Reading while dead

Reading while dead

Wednesday 5 August 2015

Cat days

I know they are called Dog Days because of the prominence of the Dog star in the night sky (presently I am too knackered to go out and admire Sirius, Lyra and Aquila and other summer stars), but when I see Bernard, our cat stretched out on the lawn, often on his back with his paws above his head, eyes closed, and just a glimpse of his tooth between his little black lips, I think cats are the real high summer animal.

I am having a jolly nice time just now.  Apart from a couple of mildly important domestic matters, I am largely free of any major tasks (I want to revise The Ash Grove, but that isn't urgent), so I have been seeing friends, which is always agreeable.  Actually, that isn't true - it can be exceptionally disagreeable to see a friend who has an idee fixe that one doesn't agree with - and I spent about 20 minutes this arvo remaining resolutely silent about a certain matter.  That aside, life has been very agreeable - I noticed today a Facebook post about "people interested in discussing political ideas" and realised that at present the last thing I want to do is discuss political ideas - maybe in September - but not now.   It's just over a year since I joined the LP and attended the first local SUTU meeting - I confess I haven't been doing much since the election, because I've been writing and it has been a blessed relief.

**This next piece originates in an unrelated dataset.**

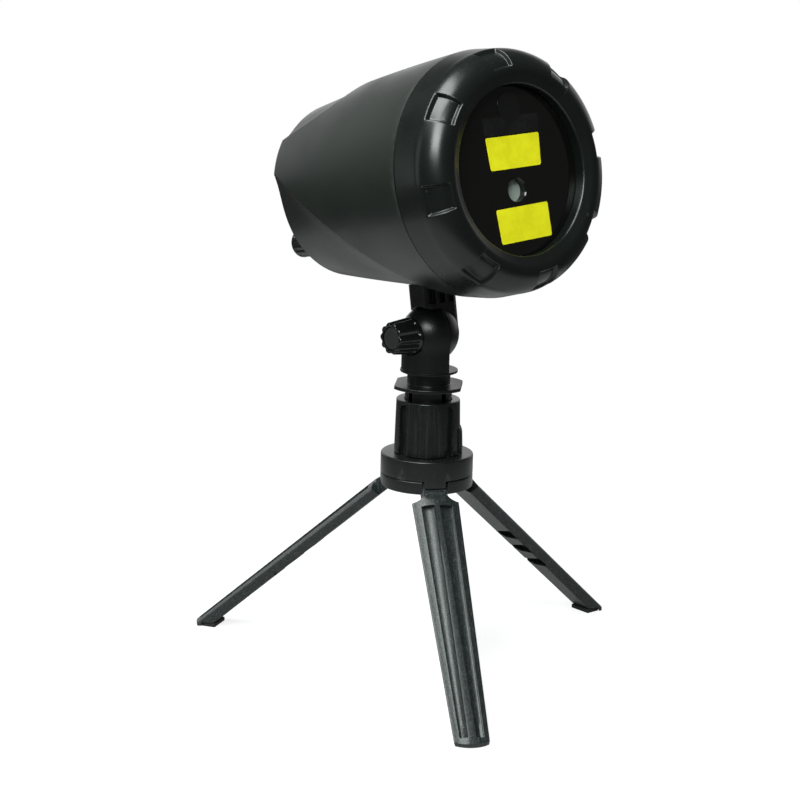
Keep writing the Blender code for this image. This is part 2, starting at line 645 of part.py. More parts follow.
def serration(name, parent, face, facing):
    """A ring of tapered grooves round X, cut into a face that looks along +X or -X."""
    shape = bmesh.new()
    pitch = 2 * pi / TEETH
    width = 0.97 * 2 * tan(pitch / 2) / sqrt(3)
    squash = Matrix.Diagonal((TOOTH_HEIGHT / TOOTH_OUTER, width, 1, 1))
    lift = Matrix.Translation((0, 0, (TOOTH_INNER + TOOTH_OUTER) / 2))
    for tooth in range(TEETH):
        groove = bmesh.ops.create_cone(shape, cap_ends=True, segments=3,
                                       radius1=TOOTH_INNER, radius2=TOOTH_OUTER,
                                       depth=TOOTH_OUTER - TOOTH_INNER)["verts"]
        for corner in groove:
            if corner.co.x < 0:
                corner.co.x *= 0.2
        place = Matrix.Rotation(tooth * pitch, 4, "X") @ lift @ squash
        bmesh.ops.transform(shape, matrix=place, verts=groove)
    if facing > 0:
        bmesh.ops.transform(shape, matrix=Matrix.Rotation(pi, 4, "Z"), verts=shape.verts)
    return piece(name, shape, parent, at=(face, 0, 0))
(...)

The writing has reached the unpleasant point where the euphoria of having finished the first draft has finished, and while feeling pleasantly undaunted by the prospect of revising and re-writing - one begins to wonder what will happen if it meets the same enthusiastic lack of interest the others have experienced, if it will ever get published, and all the fond hopes that one had had on completion of the work seem to be nothing but egotistical fantasy.  But this time I did feel I was beginning to get the hang of it all, the writing lark I mean.  It is far from being a work of "extraordinary genius" - it may be more commercial than literary - although I hope it has enough resonances to last a little longer than some of the books I've read recently.  I was introduced to the concept of "alterity" last night - or rather the word for it - I was aware of the idea, I just don't know what the current academic/theoretical names for things are.  Anyway, in literature it was described as being "magical realism lite" - which I rather liked.  I would hesitate to describe The Malice of Fairies as magical realism exactly. M has always snorted that there is too much "magical" stuff in my other works.  This is monstrously unfair - I wish it were so.

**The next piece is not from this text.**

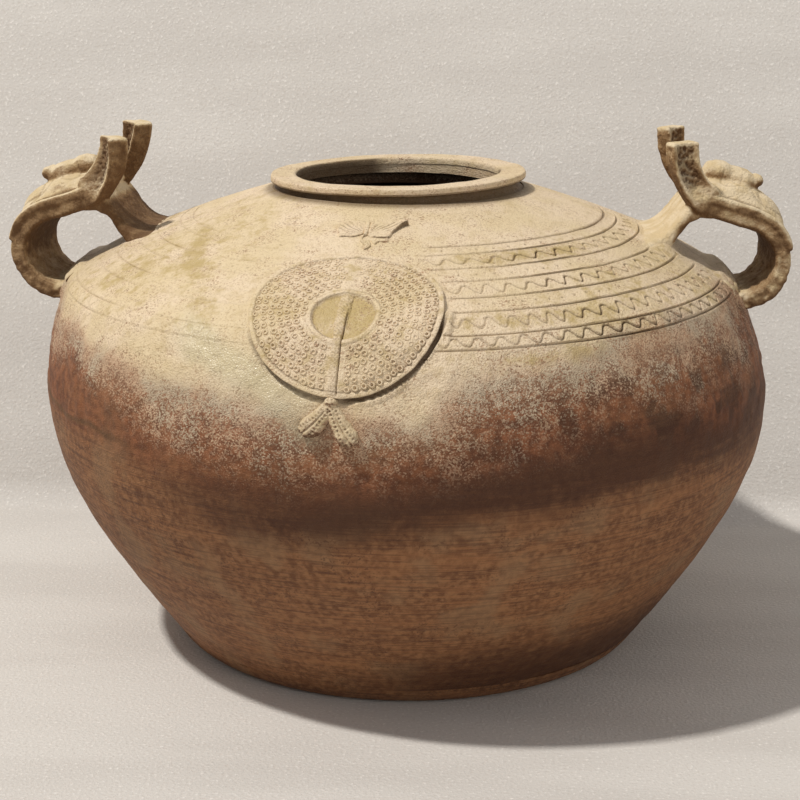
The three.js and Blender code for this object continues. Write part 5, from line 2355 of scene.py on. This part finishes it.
    def build(self, finish: Material) -> None:
        """Make the handle as one worked piece of clay.

        Args:
            finish: its material.
        """
        skins = [self.strap(), self.plate(), self.snout(), self.leg()]
        skins += [self.horn(horn) for horn in HORNS[self.side]]
        skins += [self.eye(-1), self.eye(1), self.web(), self.luting()]
        name = f"{self.side.name.lower()}_mask_handle"
        clay = fused(name, skins, self.grain, finish, self.joint_passes)
        points, groove = self.worked(clay)
        marks = {"ash": self.ash(clay, points), "groove": groove}
        self.set_on_jar(clay, points)
        mark_points(clay, marks)
        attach(clay, "root")
        parts = ("strap", "inner_leg", "mask_plate", "mask_snout", "front_horn", "rear_horn", "root_clay")
        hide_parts(*[f"{self.side.name.lower()}_{part}" for part in parts])
        log.info("%s: %d faces", name, len(clay.data.polygons))

    def worked(self, clay: Object) -> tuple[Array, Array]:
        """Smooth the slanted leg, then press lines into the clay and roughen it.

        Args:
            clay: the fused handle; its vertices move.

        Returns:
            The new places in millimetres, and marks of the grooves.
        """
        points = mesh_points(clay)
        # The new faces lie in steps where the clay runs at a slant: the inner leg is smoothed more
        slant = smooth(points[:, 0], self.run_start[0] - 2.0, self.run_start[0] - 7.0)
        soft = np.stack([eased(clay, points[:, k], self.leg_passes) for k in range(3)], -1)
        points = points + (soft - points) * slant[:, None]
        move_points(clay, points)
        normals = mesh_normals(clay)
        push, groove = self.tooling(points, normals)
        # The luting clay round the lower root was left torn and rough
        torn = smooth(points[:, 2], 207.0, 197.0) * smooth(points[:, 0], 150.0, 162.0)
        push += torn * (1.1 * rough(points, 8.0, 3, 131) + 0.5 * value_noise(points, 2.6, 135))
        points = points + normals * push[:, None]
        move_points(clay, points)
        return points, groove

    def set_on_jar(self, clay: Object, points: Array) -> None:
        """Toe the handle in, bring it to its side of the jar and lean it with the jar.

        Args:
            clay: the handle; its vertices move.
            points: their places in millimetres.
        """
        angle = math.radians(self.toe_degrees)
        x, y = points[:, 0] - self.centre[0], points[:, 1]
        toed_x = self.centre[0] + x * math.cos(angle) - y * math.sin(angle)
        toed_y = x * math.sin(angle) + y * math.cos(angle)
        toed = np.stack([toed_x * self.side.value, toed_y, points[:, 2]], -1)
        move_points(clay, self.outline.leaned(toed))
        if self.side is Side.LEFT:
            clay.data.flip_normals()

    def ash(self, clay: Object, points: Array) -> Array:
        """Where dry ash lies: on what looks up, and on the roots beside the shoulder; painted shade lowers
        it on the inner leg and on the faces that look to the front.

        Args:
            clay: the handle, before it is set on the jar.
            points: its vertices in millimetres.

        Returns:
            Shares, most of them from 0 to 1.
        """
        normals = mesh_normals(clay)
        x, z = points[:, 0], points[:, 2]
        along, _, out = self.local(points)
        up = eased(clay, normals[:, 2], 2) + 0.2 * rough(points, 9.0, 3, 140)
        ash = 0.05 + 0.92 * smooth(up, -0.4, 0.5)
        # The inside of the loop was out of reach of the falling ash
        ash *= 1.0 - 0.6 * smooth(out, -2.2, -3.8) * smooth(out, -9.0, -6.0) * smooth(along, 4.0, 14.0)
        # Painted shade on the inner leg, where the left handle's strap casts its shadow
        leg = smooth(x, self.run_start[0] + 3.0, self.run_start[0] - 1.0)
        leg *= smooth(z, self.run_start[1] + 2.0, self.run_start[1] - 4.0)
        shade, edge_shade, crown_share = PAINTED_SHADE_AND_LOW_ASH[self.side]
        ash *= 1.0 - shade * leg
        # Painted shade on the faces that look to the front, most on the left handle
        ash *= 1.0 - edge_shade * smooth(-normals[:, 1], 0.5, 0.8) * (1.0 - leg)
        # Near the shoulder the clay of the right handle carries the same ash as the shoulder does
        radii, heights = self.crown
        from_axis = np.hypot(x, points[:, 1])
        near = smooth(z - np.interp(from_axis, radii, heights), 7.0, 1.0) * smooth(x, 158.0, 150.0)
        ash += (0.95 - ash) * near * crown_share
        off_wall = from_axis - np.interp(z, heights[::-1], radii[::-1])
        rooted = smooth(off_wall, 9.0, 2.0) * smooth(x, 150.0, 160.0) * smooth(normals[:, 2], -0.3, 0.3)
        return ash + (0.9 - ash) * 0.85 * rooted

    def tooling(self, points: Array, normals: Array) -> tuple[Array, Array]:
        """Grain of the clay, gritty horn faces darkened with painted shade, and lines pressed into the
        mask.

        Args:
            points: places before the handle is set on the jar.
            normals: the ways they face.

        Returns:
            Heights and marks of the grooves.
        """
        seed, start = GRAIN_SEED[self.side]
        push = 0.5 * value_noise(points, 9.0, seed) + 0.42 * rough(points, 4.0, 3, seed + 1)
        groove = np.zeros(len(points))
        grit = value_noise(points, 0.85, seed + 7)
        for horn in HORNS[self.side]:
            middle, face, across = self.horn_frames(horn, 40)
            offset = points[:, None, :] - middle[None]
            nearest = np.argmin(np.sum(offset ** 2, -1), 1)
            near = offset[np.arange(len(points)), nearest]
            aside = np.abs(np.sum(near * across[nearest], -1))
            looks = np.sum(normals * face[nearest], -1)
            own = (np.sqrt(np.sum(near ** 2, -1)) < 9.0) * smooth(aside, 5.2, 3.8) * smooth(looks, 0.3, 0.7)
            own *= smooth(nearest, 2.0, 6.0) * smooth(nearest, 39.0, 37.0)
            high = smooth(nearest, start, start + 14.0)
            push += own * (0.15 + 0.4 * high) * grit
            # The hollow faces are gritty, and painted shade darkens their upper part through the groove
            # mark
            groove = np.maximum(groove, own * high * (0.5 + 0.5 * smooth(grit, 0.2, -0.5)) * 0.95)
        along, across_strap, out = self.local(points)
        aside = np.abs(across_strap)
        top = smooth(out, self.half_thick + 1.0, self.half_thick + 3.0) * smooth(along, 2.0, 6.0)
        # A line inside the border, and three arcs round each eye and cheek
        inner = smooth(np.abs(aside - 22.6), 0.9, 0.2) * top * smooth(along, 52.0, 48.0)
        push -= 0.6 * inner
        groove = np.maximum(groove, 0.5 * inner)
        for k, (centre, radius) in enumerate(ARCS):
            ring = np.hypot(along - centre, aside - 10.5 - 1.2 * k)
            arc = smooth(np.abs(ring - radius), 0.8, 0.2) * top * smooth(aside, 7.0, 9.0)
            push -= 0.3 * arc
            groove = np.maximum(groove, 0.22 * arc)
        return push, groove

    def local(self, points: Array) -> tuple[Array, Array, Array]:
        """Distance along the strap, across it and out of its middle for places.

        Args:
            points: places in millimetres, one row each.

        Returns:
            The three distances, per place.
        """
        line, run = self.line[::3], self.run[::3]
        offset = points[:, None, ::2] - line[None]
        nearest = np.argmin(np.sum(offset ** 2, -1), 1)
        _, direction, out = self.frame_at(run)
        near = offset[np.arange(len(points)), nearest]
        along = run[nearest] + np.sum(near * direction[nearest], -1)
        return along, points[:, 1], np.sum(near * out[nearest], -1)


# Stage, light and camera


@dataclass
class Studio:
    """Pale foam sheet under and behind the jar, a small lamp at the left, and the camera.

    Places and lengths are metres here.
    """

    floor: str = "#d3cdc5"
    wall: str = "#beb7af"
    bead_pale: str = "#f4eee6"
    bead_dark: str = "#b9afa4"
    bead: float = 1.7
    sheet_reach: float = 3.0
    fold_line: float = 0.155
    fold_round: float = 0.03
    wall_lean_degrees: float = 62.0
    key_place: tuple[float, float, float] = (-2.15, -0.94, 4.45)
    key_size: float = 0.24
    key_watts: float = 202.0
    fill_place: tuple[float, float, float] = (1.5, -1.7, 0.9)
    fill_size: float = 1.0
    fill_watts: float = 7.0
    lamp_colour: tuple[float, float, float] = (1.0, 0.985, 0.955)
    aim: tuple[float, float, float] = (0.0, 0.0, 0.15)
    sky_colour: str = "#fbfbff"
    sky_strength: float = 0.31
    camera_place: tuple[float, float, float] = (0.0685, -0.9475, 0.3795)
    camera_degrees: tuple[float, float, float] = (74.85, 0.0, 4.4)
    lens_millimetres: float = 81.54
    sensor_millimetres: float = 36.0

    def paper(self) -> Material:
        """Matt foam sheet with a grain of small beads.

        Returns:
            The material.
        """
        s = Shader("pale_foam_sheet")
        beads, haze = s.noise(self.bead, 2.0), s.noise(60.0, 3.0, (4.0, 1.0, 1.0))
        colour = s.wash(self.floor, self.wall, haze, (0.35, 0.65), most=0.4)
        colour = s.wash(colour, self.bead_pale, beads, (0.58, 0.74), most=0.55)
        colour = s.wash(colour, self.bead_dark, beads, (0.44, 0.3), most=0.3)
        # The sheet is one-sided, so that the jar can also be looked at from behind it
        behind = add_node(s.tree, "ShaderNodeNewGeometry").outputs["Backfacing"]
        clear = add_node(s.tree, "ShaderNodeBsdfTransparent").outputs[0]
        links = {0: behind, 1: s.surface.outputs[0], 2: clear}
        sided = add_node(s.tree, "ShaderNodeMixShader", links=links).outputs[0]
        s.tree.links.new(sided, s.output.inputs["Surface"])
        return s.finish(colour, s.relief(beads, 0.5), 0.8, 1.45)

    def sheet_line(self) -> list[tuple[float, float]]:
        """The sheet seen from the side: the floor, its fold and the wall that leans back.

        Returns:
            Places along it, as Y and Z.
        """
        line = [(-self.sheet_reach, 0.0)]
        for angle in np.radians(np.linspace(0.0, self.wall_lean_degrees, 12)):
            y = self.fold_line + self.fold_round * math.sin(angle)
            line.append((y, self.fold_round * (1.0 - math.cos(angle))))
        lean = math.radians(self.wall_lean_degrees)
        y, z = line[-1]
        line.append((y + self.sheet_reach * math.cos(lean), z + self.sheet_reach * math.sin(lean)))
        return line

    def build(self) -> None:
        """Make the stage, the lamps, the world and the camera."""
        self.camera()
        line = self.sheet_line()
        points = [(x, y, z) for y, z in line for x in (-self.sheet_reach, self.sheet_reach)]
        mesh = bpy.data.meshes.new("foam_sheet")
        squares = [(2 * k, 2 * k + 1, 2 * k + 3, 2 * k + 2) for k in range(len(line) - 1)]
        mesh.from_pydata(points, [], squares)
        mesh.shade_smooth()
        mesh.set_sharp_from_angle(angle=math.radians(30.0))
        mesh.materials.append(self.paper())
        sheet = bpy.data.objects.new("foam_sheet", mesh)
        bpy.context.scene.collection.objects.link(sheet)
        self.lamp("key_lamp", self.key_place, self.key_size, self.key_watts)
        self.lamp("fill_lamp", self.fill_place, self.fill_size, self.fill_watts)
        self.sky()

    def lamp(self, name: str, place: tuple[float, float, float], size: float, power: float) -> None:
        """A square soft lamp that looks at the jar's shoulder.

        Args:
            name: name of the lamp.
            place: where it hangs.
            size: length of its sides.
            power: its power in watts.
        """
        light = bpy.data.lights.new(name, "AREA")
        light.size = size
        light.energy = power
        light.color = self.lamp_colour
        thing = bpy.data.objects.new(name, light)
        thing.location = place
        thing.rotation_euler = (Vector(self.aim) - Vector(place)).to_track_quat("-Z", "Y").to_euler()
        bpy.context.scene.collection.objects.link(thing)

    def sky(self) -> None:
        """Even light from all round, and a plain pale background."""
        world = bpy.data.worlds.new("soft_room")
        world.use_nodes = True
        tree = world.node_tree
        tree.nodes.clear()
        colour = linear(self.sky_colour)
        light = add_node(tree, "ShaderNodeBackground", values={0: colour, 1: self.sky_strength})
        seen = add_node(tree, "ShaderNodeBackground", values={0: linear(self.wall), 1: 1.0})
        ray = add_node(tree, "ShaderNodeLightPath").outputs["Is Camera Ray"]
        links = {0: ray, 1: light.outputs[0], 2: seen.outputs[0]}
        both = add_node(tree, "ShaderNodeMixShader", links=links)
        add_node(tree, "ShaderNodeOutputWorld", links={"Surface": both.outputs[0]})
        bpy.context.scene.world = world
        bpy.context.scene.view_settings.view_transform = "Standard"

    def camera(self) -> None:
        """The camera at the photograph's viewing angle."""
        lens = bpy.data.cameras.new("camera")
        lens.lens = self.lens_millimetres
        lens.sensor_width = self.sensor_millimetres
        lens.clip_start = 0.05
        thing = bpy.data.objects.new("camera", lens)
        thing.location = self.camera_place
        thing.rotation_euler = Euler([math.radians(angle) for angle in self.camera_degrees])
        bpy.context.scene.collection.objects.link(thing)
        bpy.context.scene.camera = thing


def main() -> None:
    """Build the stage and every piece of the jar in order."""
    logging.basicConfig(level=logging.INFO, format="%(name)s: %(message)s")
    Studio().build()
    outline = JarOutline()
    disc = DiscPlace()
    clay = AshGlazedStoneware().material()
    body = JarBody(outline, ShoulderCarving(outline, disc), disc)
    body.build(clay)
    StampedDisc(outline, disc).build(clay)
    Tassels(outline, disc).build(clay)
    Bow(outline, disc).build(clay)
    dry = DryAshedClay().material()
    for side in Side:
        MaskHandle(outline, side).build(dry)


if __name__ == "__main__":
    main()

Anyway, on the whole I have been having a more interesting conversations than usual, and I have also been reading proper books: I just finished Station Eleven by Emily St John Mendel, and now I'm reading Half a Yellow Sun by Chimananda Og something - it's a slightly unusual Nigerian name which I didn't catch easily.  I am terribly tempted to just go and tear books out of the shelves and read them all day.  I wish I had an intellectual project to research - this often a good time of year to study something, but I don't.  So I will just continue this brief period of self-indulgence before the wrath of autumn falls on us.  That will be time enough to get started on something else - maybe time to start researching the non-fiction project.  It would make a nice change, and there is no real urge to write any more fiction at present - although I have plenty of ideas.